# Given entries:

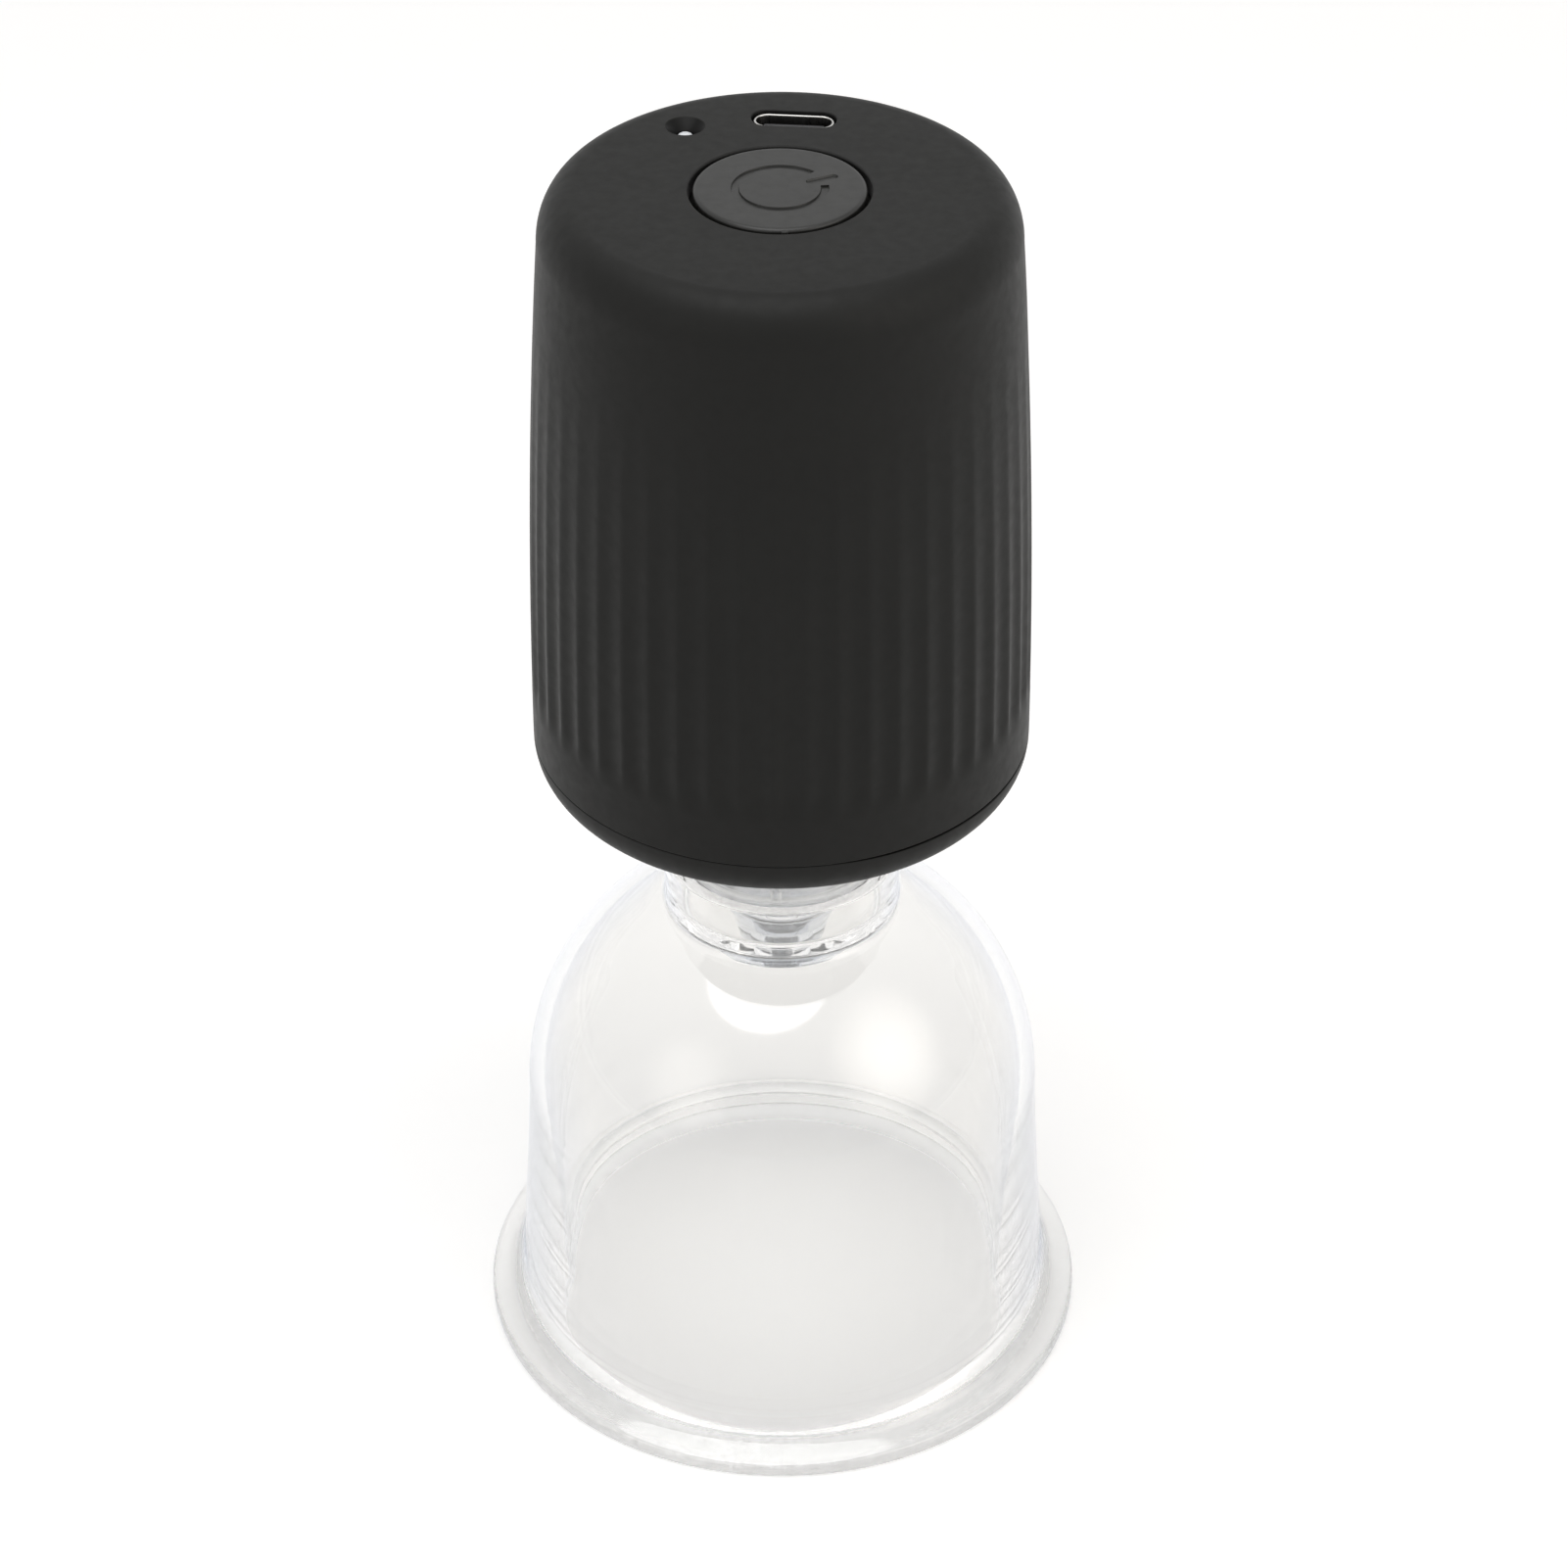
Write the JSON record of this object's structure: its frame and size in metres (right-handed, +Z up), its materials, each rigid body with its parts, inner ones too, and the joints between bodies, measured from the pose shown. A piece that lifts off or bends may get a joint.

* * *

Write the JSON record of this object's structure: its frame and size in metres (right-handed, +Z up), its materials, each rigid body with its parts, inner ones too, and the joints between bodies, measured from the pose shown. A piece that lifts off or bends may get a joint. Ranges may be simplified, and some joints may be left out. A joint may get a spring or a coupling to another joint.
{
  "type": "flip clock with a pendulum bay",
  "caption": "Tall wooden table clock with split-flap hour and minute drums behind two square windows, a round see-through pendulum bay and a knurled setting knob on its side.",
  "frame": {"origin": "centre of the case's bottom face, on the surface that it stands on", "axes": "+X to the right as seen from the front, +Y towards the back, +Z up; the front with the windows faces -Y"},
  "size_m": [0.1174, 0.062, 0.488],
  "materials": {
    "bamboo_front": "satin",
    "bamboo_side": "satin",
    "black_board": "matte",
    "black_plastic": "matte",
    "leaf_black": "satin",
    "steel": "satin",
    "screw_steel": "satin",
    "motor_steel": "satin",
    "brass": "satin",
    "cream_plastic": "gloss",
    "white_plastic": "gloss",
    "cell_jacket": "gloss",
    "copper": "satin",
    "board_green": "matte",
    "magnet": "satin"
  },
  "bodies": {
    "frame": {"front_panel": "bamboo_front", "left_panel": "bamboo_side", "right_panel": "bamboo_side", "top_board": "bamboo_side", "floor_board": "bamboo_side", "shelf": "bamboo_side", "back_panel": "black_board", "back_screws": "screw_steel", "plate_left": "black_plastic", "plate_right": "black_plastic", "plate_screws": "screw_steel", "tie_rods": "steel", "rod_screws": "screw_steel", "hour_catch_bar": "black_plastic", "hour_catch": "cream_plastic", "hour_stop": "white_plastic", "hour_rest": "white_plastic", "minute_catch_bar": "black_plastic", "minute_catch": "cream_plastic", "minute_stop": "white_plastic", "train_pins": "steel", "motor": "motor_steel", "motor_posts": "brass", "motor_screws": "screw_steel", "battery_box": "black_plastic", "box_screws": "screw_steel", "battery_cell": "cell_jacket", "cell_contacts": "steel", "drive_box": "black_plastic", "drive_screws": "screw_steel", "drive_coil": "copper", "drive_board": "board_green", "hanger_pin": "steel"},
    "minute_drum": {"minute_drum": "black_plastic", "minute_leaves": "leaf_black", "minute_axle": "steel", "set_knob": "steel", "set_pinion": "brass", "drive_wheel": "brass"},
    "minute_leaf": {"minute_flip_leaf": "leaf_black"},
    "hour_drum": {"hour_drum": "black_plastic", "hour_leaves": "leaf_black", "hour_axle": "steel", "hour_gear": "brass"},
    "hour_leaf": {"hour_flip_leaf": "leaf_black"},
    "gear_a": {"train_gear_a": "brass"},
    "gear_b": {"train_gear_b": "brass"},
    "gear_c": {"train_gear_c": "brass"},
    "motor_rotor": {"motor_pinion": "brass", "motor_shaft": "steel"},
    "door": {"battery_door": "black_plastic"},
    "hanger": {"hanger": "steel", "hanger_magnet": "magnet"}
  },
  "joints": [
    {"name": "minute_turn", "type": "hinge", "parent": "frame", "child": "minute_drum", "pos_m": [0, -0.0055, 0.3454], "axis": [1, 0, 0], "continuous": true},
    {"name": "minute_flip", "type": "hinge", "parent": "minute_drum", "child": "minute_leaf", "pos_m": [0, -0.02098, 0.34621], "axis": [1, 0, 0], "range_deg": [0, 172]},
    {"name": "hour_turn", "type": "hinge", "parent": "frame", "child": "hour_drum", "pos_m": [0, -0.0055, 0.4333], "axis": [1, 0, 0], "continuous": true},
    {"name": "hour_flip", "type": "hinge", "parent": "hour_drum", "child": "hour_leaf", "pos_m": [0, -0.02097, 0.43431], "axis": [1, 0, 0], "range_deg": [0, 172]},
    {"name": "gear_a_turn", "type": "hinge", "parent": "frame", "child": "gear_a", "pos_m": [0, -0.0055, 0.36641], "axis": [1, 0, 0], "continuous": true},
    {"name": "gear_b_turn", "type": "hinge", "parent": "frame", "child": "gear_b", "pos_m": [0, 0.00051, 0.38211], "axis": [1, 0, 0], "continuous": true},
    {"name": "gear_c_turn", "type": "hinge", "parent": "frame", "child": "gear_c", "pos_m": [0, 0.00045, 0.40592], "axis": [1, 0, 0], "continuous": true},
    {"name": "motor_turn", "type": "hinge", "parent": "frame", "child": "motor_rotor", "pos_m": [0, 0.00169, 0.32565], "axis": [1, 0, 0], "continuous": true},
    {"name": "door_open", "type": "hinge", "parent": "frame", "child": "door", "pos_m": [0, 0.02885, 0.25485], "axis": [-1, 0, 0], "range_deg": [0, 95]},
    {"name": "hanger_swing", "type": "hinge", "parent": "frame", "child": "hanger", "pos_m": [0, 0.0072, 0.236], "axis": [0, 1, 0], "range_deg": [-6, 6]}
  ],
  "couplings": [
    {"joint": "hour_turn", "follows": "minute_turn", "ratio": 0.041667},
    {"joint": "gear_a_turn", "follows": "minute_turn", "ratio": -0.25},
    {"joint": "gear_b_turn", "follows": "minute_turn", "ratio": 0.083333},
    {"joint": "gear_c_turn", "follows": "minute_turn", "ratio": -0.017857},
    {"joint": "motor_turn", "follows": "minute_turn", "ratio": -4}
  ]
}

---

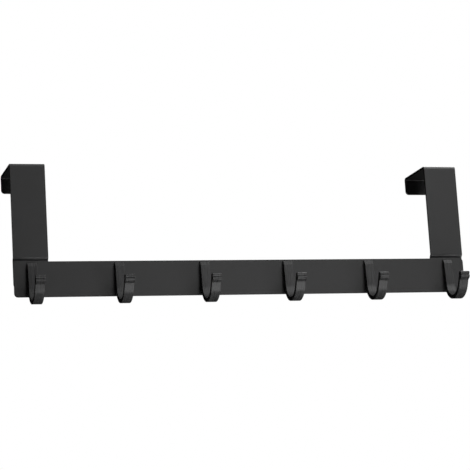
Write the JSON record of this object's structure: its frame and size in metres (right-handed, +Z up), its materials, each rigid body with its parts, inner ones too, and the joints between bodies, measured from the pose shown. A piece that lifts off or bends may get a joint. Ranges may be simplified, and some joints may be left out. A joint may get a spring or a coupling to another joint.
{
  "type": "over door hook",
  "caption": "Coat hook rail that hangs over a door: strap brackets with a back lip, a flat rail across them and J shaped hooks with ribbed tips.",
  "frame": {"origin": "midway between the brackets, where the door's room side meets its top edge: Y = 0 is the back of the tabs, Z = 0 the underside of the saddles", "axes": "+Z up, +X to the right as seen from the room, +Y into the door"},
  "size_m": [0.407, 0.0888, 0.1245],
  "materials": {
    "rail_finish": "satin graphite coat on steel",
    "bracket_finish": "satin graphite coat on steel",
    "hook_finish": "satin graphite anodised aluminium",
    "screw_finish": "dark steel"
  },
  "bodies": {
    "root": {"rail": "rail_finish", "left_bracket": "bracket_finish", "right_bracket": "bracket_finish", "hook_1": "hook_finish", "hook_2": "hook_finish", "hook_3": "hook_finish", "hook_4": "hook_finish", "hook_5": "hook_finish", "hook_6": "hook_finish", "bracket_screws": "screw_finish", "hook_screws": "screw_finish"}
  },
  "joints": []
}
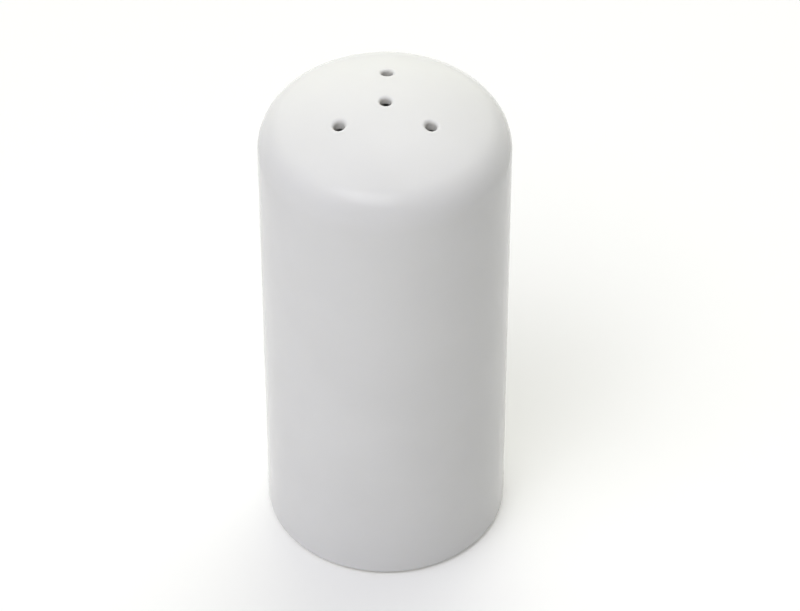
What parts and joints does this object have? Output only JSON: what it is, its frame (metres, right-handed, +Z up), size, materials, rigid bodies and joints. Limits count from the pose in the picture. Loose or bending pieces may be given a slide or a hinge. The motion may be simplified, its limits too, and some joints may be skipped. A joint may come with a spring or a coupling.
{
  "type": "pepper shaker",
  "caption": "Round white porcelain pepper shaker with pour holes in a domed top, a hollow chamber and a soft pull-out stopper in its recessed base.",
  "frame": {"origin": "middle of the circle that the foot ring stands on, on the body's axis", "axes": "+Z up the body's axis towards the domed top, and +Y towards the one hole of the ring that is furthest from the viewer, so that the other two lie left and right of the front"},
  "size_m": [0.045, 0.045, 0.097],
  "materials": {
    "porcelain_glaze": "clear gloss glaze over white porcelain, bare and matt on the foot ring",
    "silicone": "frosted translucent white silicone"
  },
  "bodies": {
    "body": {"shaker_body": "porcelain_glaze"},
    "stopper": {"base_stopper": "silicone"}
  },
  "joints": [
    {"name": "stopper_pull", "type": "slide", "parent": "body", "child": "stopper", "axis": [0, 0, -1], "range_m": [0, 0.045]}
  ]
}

# Work to be completed:
Search the entries for the word "slide", then list each line that holds it.

# Complete output:
What parts and joints does this object have? Output only JSON: what it is, its frame (metres, right-handed, +Z up), size, materials, rigid bodies and joints. Limits count from the pose in the picture. Loose or bending pieces may be given a slide or a hinge. The motion may be simplified, its limits too, and some joints may be skipped. A joint may come with a spring or a coupling.
    {"name": "stopper_pull", "type": "slide", "parent": "body", "child": "stopper", "axis": [0, 0, -1], "range_m": [0, 0.045]}